The Euro lacks fiscal unity. The Chinese Yuan is stuck behind capital controls. Bilateral currency arrangements face trade imbalances and liquidity hurdles. Even promising ideas like BRICS financial systems are politically fragmented.
Stablecoins pegged to the dollar, meanwhile, are experiencing a surge in usage. According to Trivedi, their growth may “entrench” the dollar’s status in a future digital financial system, reinforcing its position rather than eroding it.
In essence, alternatives exist—but they’re incomplete. And switching costs in global finance are still enormous.
Depreciation Ahead, Even If Dominance Holds
What’s more likely than a dethroning is a devaluation. Goldman expects the Dollar to keep depreciating, not because it’s being replaced, but because the US is struggling to attract foreign capital like it used to.
U.S. GDP growth is cooling. Labor market data has softened. Investors are increasingly hedging against FX risk when holding U.S. assets, a shift that pressures the Dollar.

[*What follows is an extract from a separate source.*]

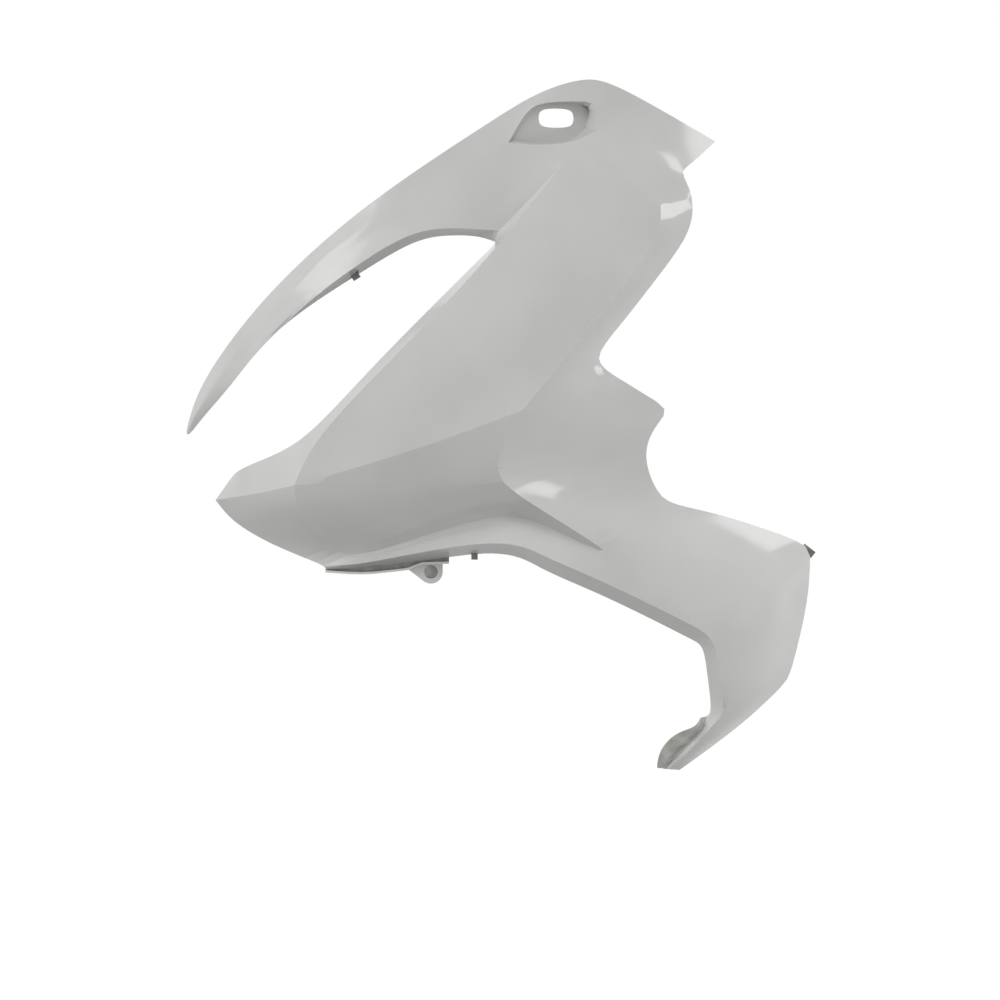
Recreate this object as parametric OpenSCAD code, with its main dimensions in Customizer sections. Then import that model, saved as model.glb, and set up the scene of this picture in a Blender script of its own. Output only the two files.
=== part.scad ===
// Left side fairing of a motorcycle, one moulded piece.
// Millimetres. X runs rearward, Y inward to the bike, Z up.
// The origin is on the axis of the screw ear, at the mouth of its socket.

/* [Shell] */
// wall thickness of the moulding
wall = 2.5; // [2:0.1:3]
// rise of the main panel between its edges
panel_crown = 5; // [0:1:10]
// hollow of the dark lower panel
chin_hollow = 4; // [0:1:8]
// rise of the tail panel between its edges
tail_crown = 9; // [2:1:14]
// rounding passes over the cage
passes = 2; // [1:1:2]

/* [Mirror seat] */
// length of the slot
slot_len = 37; // [28:1:40]
// height of the slot
slot_high = 20; // [16:1:22]
// corner size of the slot
slot_corner = 6; // [3:1:7]
// depth of the seat floor at the slot
seat_depth = 11; // [9:0.5:14]
// draft of the seat walls, as a share of the way to the slot
seat_draft = 0.2; // [0.12:0.02:0.3]

/* [Flanges] */
// depth of the flange over the headlight opening
brow_flange = 18; // [12:1:22]
// how far that flange leans out, front view
brow_lean = 9; // [6:1:11]
// depth of the flange along the lower edge
lower_flange = 24; // [16:1:28]
// how far that flange leans out, front view
lower_lean = 14; // [10:1:16]

// depth of the channel lip below it
lip_run = 9; // [7:0.5:12]
// height of the web that joins lip and flange
lip_rise = 12; // [10:1:14]

/* [Screw ear] */
// radius of the ear
ear_r = 13; // [12:0.5:14]
// thickness of the ear plate
ear_t = 4; // [3:0.5:5]
// bore radius of the screw socket
bore_r = 7.5; // [5:0.5:8]
// bore depth of the screw socket
bore_depth = 9; // [7:0.5:11]
// wall around and behind the bore
cup_wall = 2.5; // [2:0.5:3.5]

/* [Hidden] */
$fn = 48;
paint = [0.77, 0.77, 0.75];

// Points the skin passes through, front view measured from the ear.

// upper edge of the horn, tip to crown
horn_top = [
    [-277, 114, 151], [-267, 109, 189], [-243, 98, 233], [-191, 78, 299], [-119, 59, 368],
    [-36, 38, 431], [67, 24, 498]
];
// upper edge over the mirror seat, then down to the rear top corner
crown_edge = [
    [107, 20, 522], [137, 16, 535], [166, 15, 542], [197, 14, 539], [255, 20, 509],
    [314, 30, 476]
];
// faint crease along the horn
horn_crease = [
    [-264, 104, 183], [-235, 91, 223], [-180, 69, 290], [-108, 48, 358], [-21, 30, 415]
];
// middle of the horn and of the blade
horn_mid = [
    [-262, 103, 179], [-228, 88, 217], [-174, 63, 279], [-97, 40, 345], [-20, 24, 394],
    [43, 13, 421], [102, 1, 433]
];
// fold line over the headlight opening, tip to the brow
horn_low = [
    [-259, 105, 171], [-223, 86, 210], [-168, 58, 272], [-87, 33, 335], [-23, 17, 372],
    [21, 9, 378], [52, 4, 377], [75, -1, 375]
];
// rim of the mirror seat, clockwise from its lower front corner
seat_rim = [
    [85, 12, 473], [98, 14, 495], [114, 14, 514], [145, 12, 518], [177, 8, 516],
    [183, 2, 485], [155, -1, 473], [120, 4, 470]
];
// rear edge below the top corner
shoulder_rear = [
    [297, 16, 459], [277, 2, 440]
];
// crease between shoulder and main panel
panel_top = [
    [201, -26, 438]
];
// crease of the brow, apex to the nose
brow = [
    [144, -10, 447], [81, -19, 367], [12, -26, 289], [-60, -26, 215], [-124, -13, 146],
    [-150, -8, 95]
];
// edge of the headlight opening below the bevel, then the nose
brow_edge = [
    [72, 10, 363], [6, -10, 296], [-67, -10, 222], [-128, 2, 158], [-167, 16, 132],
    [-206, 40, 116], [-221, 58, 106]
];
// line between main panel and knee recess
knee = [
    [251, -40, 401], [249, -46, 368], [213, -53, 317], [176, -59, 269], [152, -63, 240],
    [127, -67, 208], [100, -71, 176]
];
// crease of the main panel, nose tip first
crease = [
    [-241, 66, 79], [-193, 24, 86], [-22, -47, 132]
];
// ridge that runs out into the spike
ridge = [
    [77, -61, 128], [79, -52, 99], [125, -46, 66], [196, -40, 20]
];
// front edge of the dark panel
chin = [
    [-146, -1, 70], [-123, 10, 42], [-93, 21, 18]
];
// top of the roll along the lower edge
roll_top = [
    [-36, 7, 29], [74, -19, 64], [133, -30, 46]
];
// lower edge of the nose
nose_low = [
    [-218, 66, 53], [-169, 52, 26], [-116, 25, 6]
];
// middle of the nose side
nose_face = [
    [-185, 28, 64]
];
// fold line of the lower flange, front to foot
fold = [
    [-50, -5, 14], [71, -35, 34], [125, -40, 16], [183, -40, -8], [240, -38, -35],
    [293, -36, -62], [310, -34, -79], [316, -26, -112], [322, -10, -150]
];
// front edge of the foot
foot_left = [
    [303, 4, -175], [291, 12, -190], [277, 22, -205], [262, 30, -219]
];
// bottom of the groove beside the foot
groove = [
    [302, 20, -160], [299, 11, -175], [284, 20, -189], [270, 30, -205], [258, 38, -219]
];
// edge of the tongue along the groove
tongue_root = [
    [298, 18, -161], [294, 8, -173], [281, 16, -186], [266, 26, -202], [255, 35, -218]
];
// outer edge of the tongue
tongue_tip = [
    [296, 18, -163], [290, 8, -171], [271, 15, -179], [254, 25, -197], [250, 35, -217]
];
// bottom of the knee recess, top to the spike
recess_mid = [
    [269, -22, 404], [266, -28, 371], [232, -33, 319], [193, -39, 268], [169, -38, 236],
    [178, -28, 207], [168, -21, 167], [145, -17, 132], [159, -13, 101], [189, -32, 69],
    [240, -36, 46]
];
// rear edge, past the knee notch
rear_edge = [
    [287, -2, 412], [283, -6, 373], [249, -11, 324], [208, -16, 270], [183, -16, 234],
    [210, -10, 211], [258, 4, 179], [240, 0, 148], [238, -2, 117], [254, -10, 82],
    [284, -12, 71]
];
// edge of the tail panel, top to foot
tail_edge = [
    [337, -8, 57], [413, 2, 28], [415, 4, -22], [406, 10, -72], [393, 18, -119],
    [355, 24, -158], [322, 28, -185], [297, 32, -204], [275, 34, -220]
];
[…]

And with the Trump administration pursuing a more inward-looking trade and defense policy, the structural draw of the dollar could wane over time.
A 4% depreciation of the dollar from here would, based on Goldman’s regression models, translate into only a ~0.4 percentage point dip in its global usage—nothing dramatic, but another step in a slow fade.
Economists, meanwhile, warn that a weaker U.S. dollar could drive up prices for everyday goods and make international travel more expensive for Americans.
Long-Term Shifts: What Would It Take to Replace the Dollar?
Displacing the dollar requires more than a weaker U.S. economy—it needs another country or currency bloc to rise meaningfully across trade, capital markets and geopolitical stability. History tells us this doesn’t happen overnight.
The British Pound stayed dominant long after the UK’s global influence waned. The dollar only replaced it in earnest after World War II, when the U.S. surged in international institutions and defense alliances.
Similarly, Goldman says that unless the U.S. sharply reduces its role in global trade and security, the dollar’s role will erode slowly—if at all.